See Example 3-1. In the figure, as with all other program illustrations, the line numbers are not part of the code; they are added strictly for explanatory purposes. In line 8, we are printing an integer represented in the variable area. This differs from the printing of character strings in lines 1 and 3. Ruby automatically determines the data type, if it can. This is called dynamic or “duck” typing. This functionality is helpful; however, as you will see, automatic type determination can introduce problems. In this example, though, it helps in that puts area is mapped to puts area.to_s. Note that generally speaking, the .to_* method is a type conversion operation where the target type is represented by the * (a wildcard).
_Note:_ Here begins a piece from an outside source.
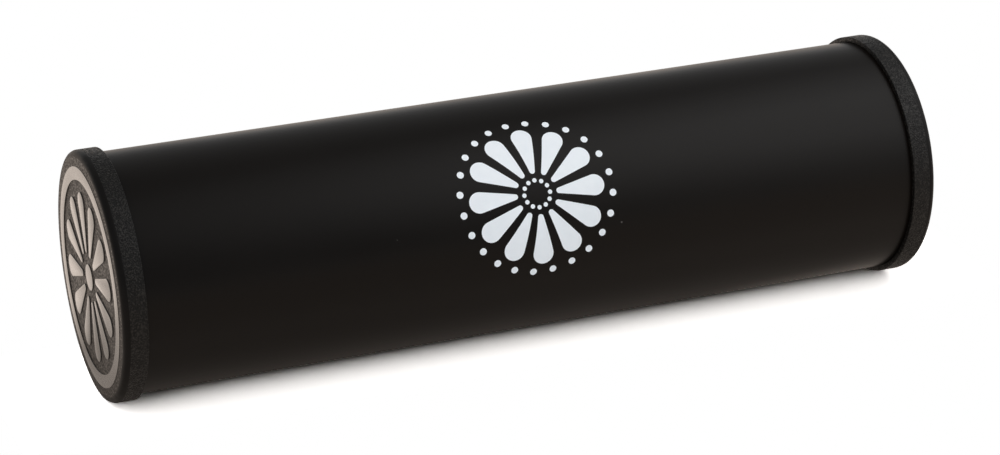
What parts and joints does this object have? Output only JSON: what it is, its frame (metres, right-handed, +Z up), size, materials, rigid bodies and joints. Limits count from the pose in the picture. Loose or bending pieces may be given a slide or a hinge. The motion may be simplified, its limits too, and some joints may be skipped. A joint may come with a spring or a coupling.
{
  "type": "ganza shaker",
  "caption": "Handheld metal tube shaker, part filled with loose steel shot and closed by two moulded push-on end caps with a raised ray motif.",
  "frame": {"origin": "middle of the tube's axis, halfway between the two end faces", "axes": "+X along the tube towards the right cap, +Z up with the shaker lying on its side, the shot lying towards -Z"},
  "size_m": [0.2286, 0.0662, 0.0662],
  "materials": {
    "tube_coat": "satin black coat on aluminium",
    "cap_plastic": "fine-textured black moulding, with polished raised surfaces on the end face",
    "steel_shot": "polished steel"
  },
  "bodies": {
    "shell": {"tube": "tube_coat", "left_cap": "cap_plastic", "right_cap": "cap_plastic"},
    "charge": {"shot_keel": "steel_shot"},
    "low_1": {"shot_low_1": "steel_shot"},
    "low_2": {"shot_low_2": "steel_shot"},
    "low_3": {"shot_low_3": "steel_shot"},
    "low_4": {"shot_low_4": "steel_shot"},
    "low_5": {"shot_low_5": "steel_shot"},
    "low_6": {"shot_low_6": "steel_shot"},
    "low_7": {"shot_low_7": "steel_shot"},
    "low_8": {"shot_low_8": "steel_shot"},
    "mid_1": {"shot_mid_1": "steel_shot"},
    "mid_2": {"shot_mid_2": "steel_shot"},
    "mid_3": {"shot_mid_3": "steel_shot"},
    "mid_4": {"shot_mid_4": "steel_shot"},
    "mid_5": {"shot_mid_5": "steel_shot"},
    "mid_6": {"shot_mid_6": "steel_shot"},
    "top_1": {"shot_top_1": "steel_shot"},
    "top_2": {"shot_top_2": "steel_shot"}
  },
  "joints": [
    {"name": "charge_roll", "type": "hinge", "parent": "shell", "child": "charge", "pos_m": [0, 0, 0], "axis": [1, 0, 0], "continuous": true},
    {"name": "low_1_slide", "type": "slide", "parent": "charge", "child": "low_1", "axis": [1, 0, 0], "range_m": [-0.048, 0.048]},
    {"name": "low_2_slide", "type": "slide", "parent": "charge", "child": "low_2", "axis": [1, 0, 0], "range_m": [-0.048, 0.048]},
    {"name": "low_3_slide", "type": "slide", "parent": "charge", "child": "low_3", "axis": [1, 0, 0], "range_m": [-0.048, 0.048]},
    {"name": "low_4_slide", "type": "slide", "parent": "charge", "child": "low_4", "axis": [1, 0, 0], "range_m": [-0.048, 0.048]},
    {"name": "low_5_slide", "type": "slide", "parent": "charge", "child": "low_5", "axis": [1, 0, 0], "range_m": [-0.048, 0.048]},
    {"name": "low_6_slide", "type": "slide", "parent": "charge", "child": "low_6", "axis": [1, 0, 0], "range_m": [-0.048, 0.048]},
    {"name": "low_7_slide", "type": "slide", "parent": "charge", "child": "low_7", "axis": [1, 0, 0], "range_m": [-0.048, 0.048]},
    {"name": "low_8_slide", "type": "slide", "parent": "charge", "child": "low_8", "axis": [1, 0, 0], "range_m": [-0.048, 0.048]},
    {"name": "mid_1_slide", "type": "slide", "parent": "charge", "child": "mid_1", "axis": [1, 0, 0], "range_m": [-0.056, 0.056]},
    {"name": "mid_2_slide", "type": "slide", "parent": "charge", "child": "mid_2", "axis": [1, 0, 0], "range_m": [-0.056, 0.056]},
    {"name": "mid_3_slide", "type": "slide", "parent": "charge", "child": "mid_3", "axis": [1, 0, 0], "range_m": [-0.056, 0.056]},
    {"name": "mid_4_slide", "type": "slide", "parent": "charge", "child": "mid_4", "axis": [1, 0, 0], "range_m": [-0.056, 0.056]},
    {"name": "mid_5_slide", "type": "slide", "parent": "charge", "child": "mid_5", "axis": [1, 0, 0], "range_m": [-0.056, 0.056]},
    {"name": "mid_6_slide", "type": "slide", "parent": "charge", "child": "mid_6", "axis": [1, 0, 0], "range_m": [-0.056, 0.056]},
    {"name": "top_1_slide", "type": "slide", "parent": "charge", "child": "top_1", "axis": [1, 0, 0], "range_m": [-0.056, 0.056]},
    {"name": "top_2_slide", "type": "slide", "parent": "charge", "child": "top_2", "axis": [1, 0, 0], "range_m": [-0.056, 0.056]}
  ]
}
For example, you have now seen conversion to integer (to_i) and to string (to_s).

    1 puts "What is the length?"	# Ask for the length 
    2 length_input = gets		# Stores the length 
    3 puts "What is the width?"	# Ask for the width 
    4 width_input = gets		# Stores the width 
    5 length  = length_input.to_i	# Convert length to integer 
    6 width = width_input.to_i	# Convert width to integer 
    7 area = length * width		# Calculate rectangle area 
    8 puts area			# Display area 

Step 4: Test the Code in the Computer

Similarly those who are adventurous can type the code lines from step 3 into a file and run the code from there. For those who are unsure, no worries; we address files later on. For now, simply see if you get the desired results; if not, make sure you typed everything correctly.
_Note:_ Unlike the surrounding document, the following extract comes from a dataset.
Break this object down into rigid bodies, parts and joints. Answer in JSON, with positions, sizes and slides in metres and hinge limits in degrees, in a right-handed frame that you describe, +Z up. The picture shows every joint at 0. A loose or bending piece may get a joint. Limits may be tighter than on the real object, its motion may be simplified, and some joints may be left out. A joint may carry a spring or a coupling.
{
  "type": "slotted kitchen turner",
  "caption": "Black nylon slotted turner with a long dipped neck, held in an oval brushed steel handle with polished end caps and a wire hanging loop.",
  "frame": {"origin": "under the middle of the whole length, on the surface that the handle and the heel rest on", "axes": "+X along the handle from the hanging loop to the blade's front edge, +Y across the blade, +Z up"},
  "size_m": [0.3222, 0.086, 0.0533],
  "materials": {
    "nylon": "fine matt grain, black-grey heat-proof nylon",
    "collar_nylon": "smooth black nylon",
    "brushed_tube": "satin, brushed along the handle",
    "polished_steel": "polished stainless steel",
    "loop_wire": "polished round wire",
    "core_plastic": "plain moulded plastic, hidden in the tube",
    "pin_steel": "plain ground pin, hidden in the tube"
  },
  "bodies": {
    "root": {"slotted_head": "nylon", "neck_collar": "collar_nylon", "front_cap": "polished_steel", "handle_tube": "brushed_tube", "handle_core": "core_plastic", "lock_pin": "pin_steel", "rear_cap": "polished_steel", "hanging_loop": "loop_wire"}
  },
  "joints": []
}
If it works, congratulations! You have just created a program that calculates the area of a rectangle.

Syntax Errors

As a programmer, it is important for you to become comfortable with error messages. Even the most experienced computer programmers will have a typo or forget a quotation mark regularly. When you first start, error messages will seem incomprehensible. Later, they will help you fix the problem quickly.

Try the following command in irb:

irb(main):001:0> x = 1 + "hello"
TypeError: String can't be coerced into Fixnum
     from (irb):1:in '+'
     from (irb):1

Syntax errors refer to code that Ruby cannot actually execute. Since it does not make sense for Ruby to add an integer to a string, it stops execution and informs you of the location where it had to stop.
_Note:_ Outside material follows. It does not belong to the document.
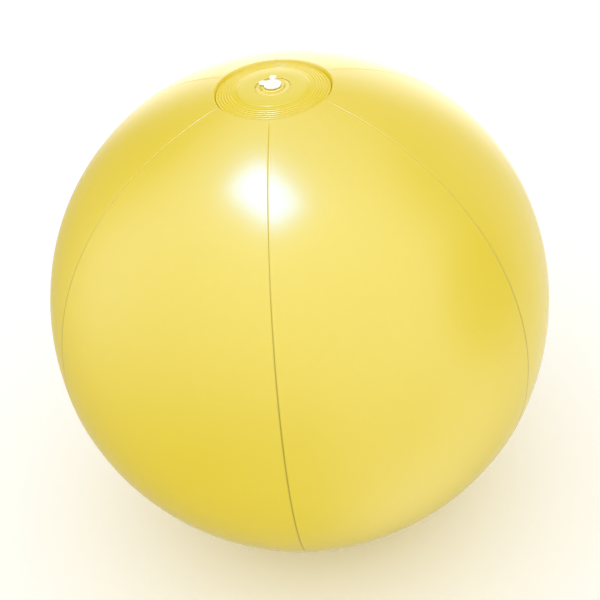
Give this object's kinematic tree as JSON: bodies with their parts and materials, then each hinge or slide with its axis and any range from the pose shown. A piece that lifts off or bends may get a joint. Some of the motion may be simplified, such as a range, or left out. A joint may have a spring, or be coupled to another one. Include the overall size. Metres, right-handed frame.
{
  "type": "inflatable beach ball",
  "caption": "Inflated ball of welded translucent film panels with an end disc at each pole and a push-in air valve with a tethered plug.",
  "frame": {"origin": "middle of the bottom end disc's outer face, on the surface the ball stands on", "axes": "+Z through the two end discs towards the valve; one seam faces -Y, and the plug's strap is on the +Y side"},
  "size_m": [0.28, 0.28, 0.2773],
  "materials": {
    "panel_film": "glossy translucent PVC film",
    "disc_film": "glossy translucent PVC film, embossed",
    "valve_body": "soft moulded translucent PVC",
    "plug_white": "soft moulded milky PVC"
  },
  "bodies": {
    "ball": {"gore_panel_1": "panel_film", "gore_panel_2": "panel_film", "gore_panel_3": "panel_film", "gore_panel_4": "panel_film", "gore_panel_5": "panel_film", "gore_panel_6": "panel_film", "top_end_disc": "disc_film", "bottom_end_disc": "disc_film", "valve_flange": "valve_body", "valve_diaphragm": "valve_body"},
    "stem": {"valve_stem": "valve_body"},
    "flap": {"check_flap": "valve_body"},
    "stopper": {"plug": "plug_white", "plug_strap": "plug_white"}
  },
  "joints": [
    {"name": "valve_slide", "type": "slide", "parent": "ball", "child": "stem", "axis": [0, 0, 1], "range_m": [0, 0.013], "deforming": ["valve_diaphragm"]},
    {"name": "plug_hinge", "type": "hinge", "parent": "stem", "child": "stopper", "pos_m": [0, 0.008, 0.2761], "axis": [-1, 0, 0], "range_deg": [0, 140]},
    {"name": "flap_hinge", "type": "hinge", "parent": "stem", "child": "flap", "pos_m": [0, 0.0052, 0.25885], "axis": [1, 0, 0], "range_deg": [0, 50], "stiffness_Nm_per_rad": 0.0001, "springref_deg": -2.86}
  ]
}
Let’s move on to a more realistic example. When entering strings, we are likely to forget quotes once in a while.

irb(main):002:0> x = hello
NameError: undefined local variable or method 'hello' for
main:Object
from (irb):2

Wait! Why does the Ruby interpreter not just tell us that we forgot quotes? Ruby must guess what we intended. All Ruby knows is that we tried assigning hello to x. Since any string not contained in quotes is the name of a variable or a command, Ruby tries to find the value stored in a variable named hello. Since Ruby cannot find any variable named hello, it prints an error. It is important to start viewing code in terms of how Ruby might interpret it, but this is a skill that will take time to develop. Meanwhile, realize that errors will happen, and expect to be learning from them.

Logic Errors

Errors that Ruby cannot catch are logic errors. They are problems with a program that cause it to return the wrong or undesired result. For example, if you are trying to find the area of a rectangle, but you multiplied the height by itself instead of by the width, that would be a logic error.

The Ruby interpreter, the program that executes the Ruby instructions input by the user, does not try to guess that we meant to use a different variable. Logic errors are often much harder to trace than syntax errors because of this. To avoid them, it is often useful to look at your program and “play computer.” That is, pretend that you are the Ruby interpreter, and follow the steps that will be implemented as the program is executed. From this point on, we’ll use the words Ruby and Ruby interpreter interchangeably.

A more common error involves integer division. Arithmetic expressions that operate on integers will always evaluate to integer form. This happens even with division, where the result would otherwise be a decimal. Ruby does this by truncating the arithmetic result (chopping off the decimal place and all the digits to the right of it). For example, 5 divided by 2 will evaluate to 2 instead of to 2.5.

irb(main):003:0> 5 / 2
=> 2

If you get a wrong value using this computation in a program, then your final result will likely be erroneous, too.

3.8.1 Key Concepts

• Ruby programs can be created/edited in any text editor (as defined previously), so long as the editor can save files as plain text. It is highly recommended that you use an editor suited for writing programs.

• When naming variables, it is a common practice to separate each word in a variable name with an underscore (_).

• Programming languages use various data types to perform various operations. Ruby uses many data types, including integer (Fixnum and Bignum), float, string, and Boolean.

• It is important to understand the syntax behind simple mathematical operators. Mathematical operators will often be used when programming. Pay attention to the order of operation.

• To output information onto the screen, use the puts command. To input information from the user, use the gets command.

• The three types of programming errors are syntax errors, logic errors, and type errors. Type errors often arise from mixing data types that cannot be mixed, such as integers and strings.

• Conversion errors are a subset of type errors.

3.8.2 Key Definitions

• Variable: A piece of data attached to a name, class, and memory location.

• Instantiate: In this simple initial presentation, creating a variable. See Chapter 9 for more information.

• Constant: A variable that is set once and never changed.

• Initialize: To assign a value to a variable when the variable is created.

• Data class: Information about the variable that defines the possible values a variable can have and what operations can be performed using it. A more complete description is presented in Chapter 8.

• Integer: A class that defines a whole number. Ruby recognizes two classes:

  • Fixnum: An integer with a limited range. In 32-bit systems, the range –2,147,483,648 to 2,147,483,647.

  • Bignum: An integer outside the range of Fixnum.

• Float: A class that defines a decimal number.

• String: A class that defines a sequence of characters.

• Boolean: A class that defines a value of either true or false.

• Syntax errors: Errors produced by incorrect syntax for the programming language.

• Logic errors: Errors produced by bad logic.

• Type errors: Errors produced by mixing data types that cannot be mixed.